Given request
Can you quote the records below in full, word for word?

Raw records
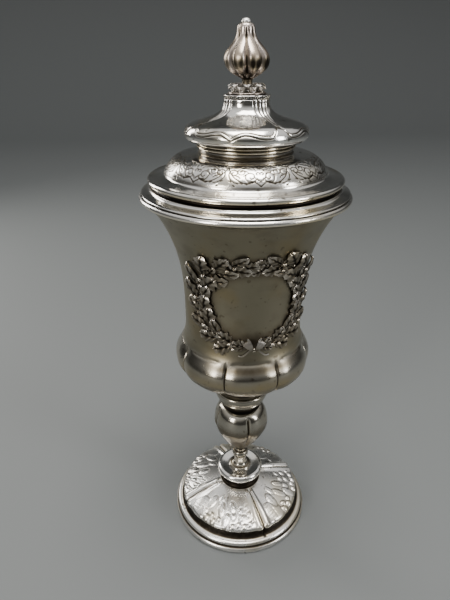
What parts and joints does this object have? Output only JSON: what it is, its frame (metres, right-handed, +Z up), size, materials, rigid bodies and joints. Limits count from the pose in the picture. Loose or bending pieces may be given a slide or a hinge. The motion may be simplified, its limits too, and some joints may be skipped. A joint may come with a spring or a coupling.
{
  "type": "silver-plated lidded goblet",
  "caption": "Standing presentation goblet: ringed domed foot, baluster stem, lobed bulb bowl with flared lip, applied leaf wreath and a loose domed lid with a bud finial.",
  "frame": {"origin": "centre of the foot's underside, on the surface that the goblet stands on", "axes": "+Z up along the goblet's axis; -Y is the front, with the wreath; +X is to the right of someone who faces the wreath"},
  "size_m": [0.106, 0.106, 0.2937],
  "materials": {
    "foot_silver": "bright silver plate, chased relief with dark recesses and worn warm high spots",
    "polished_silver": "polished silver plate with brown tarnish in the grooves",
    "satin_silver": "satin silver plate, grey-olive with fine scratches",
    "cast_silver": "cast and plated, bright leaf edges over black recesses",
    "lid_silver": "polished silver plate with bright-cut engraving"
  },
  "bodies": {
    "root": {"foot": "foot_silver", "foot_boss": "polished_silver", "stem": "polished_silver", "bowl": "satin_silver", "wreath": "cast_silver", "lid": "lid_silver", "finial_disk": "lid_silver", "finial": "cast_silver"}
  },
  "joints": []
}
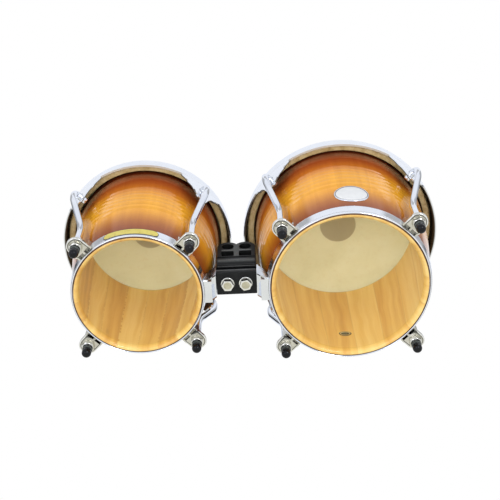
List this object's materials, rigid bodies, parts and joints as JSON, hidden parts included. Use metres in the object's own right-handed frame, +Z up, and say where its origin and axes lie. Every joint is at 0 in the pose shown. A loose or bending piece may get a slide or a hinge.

Result of this exercise
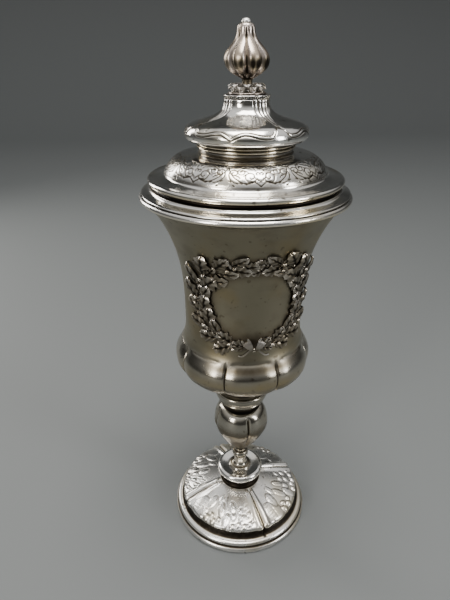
What parts and joints does this object have? Output only JSON: what it is, its frame (metres, right-handed, +Z up), size, materials, rigid bodies and joints. Limits count from the pose in the picture. Loose or bending pieces may be given a slide or a hinge. The motion may be simplified, its limits too, and some joints may be skipped. A joint may come with a spring or a coupling.
{
  "type": "silver-plated lidded goblet",
  "caption": "Standing presentation goblet: ringed domed foot, baluster stem, lobed bulb bowl with flared lip, applied leaf wreath and a loose domed lid with a bud finial.",
  "frame": {"origin": "centre of the foot's underside, on the surface that the goblet stands on", "axes": "+Z up along the goblet's axis; -Y is the front, with the wreath; +X is to the right of someone who faces the wreath"},
  "size_m": [0.106, 0.106, 0.2937],
  "materials": {
    "foot_silver": "bright silver plate, chased relief with dark recesses and worn warm high spots",
    "polished_silver": "polished silver plate with brown tarnish in the grooves",
    "satin_silver": "satin silver plate, grey-olive with fine scratches",
    "cast_silver": "cast and plated, bright leaf edges over black recesses",
    "lid_silver": "polished silver plate with bright-cut engraving"
  },
  "bodies": {
    "root": {"foot": "foot_silver", "foot_boss": "polished_silver", "stem": "polished_silver", "bowl": "satin_silver", "wreath": "cast_silver", "lid": "lid_silver", "finial_disk": "lid_silver", "finial": "cast_silver"}
  },
  "joints": []
}
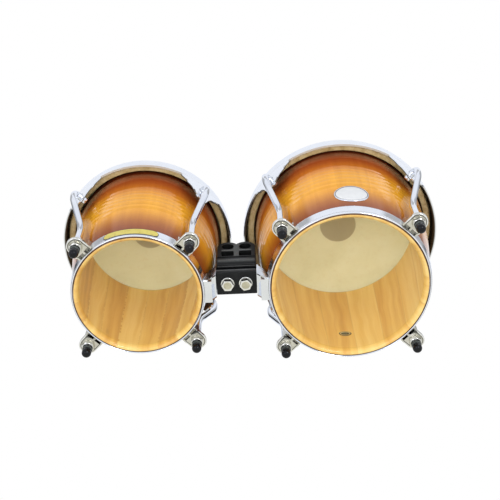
List this object's materials, rigid bodies, parts and joints as JSON, hidden parts included. Use metres in the object's own right-handed frame, +Z up, and say where its origin and axes lie. Every joint is at 0 in the pose shown. A loose or bending piece may get a slide or a hinge.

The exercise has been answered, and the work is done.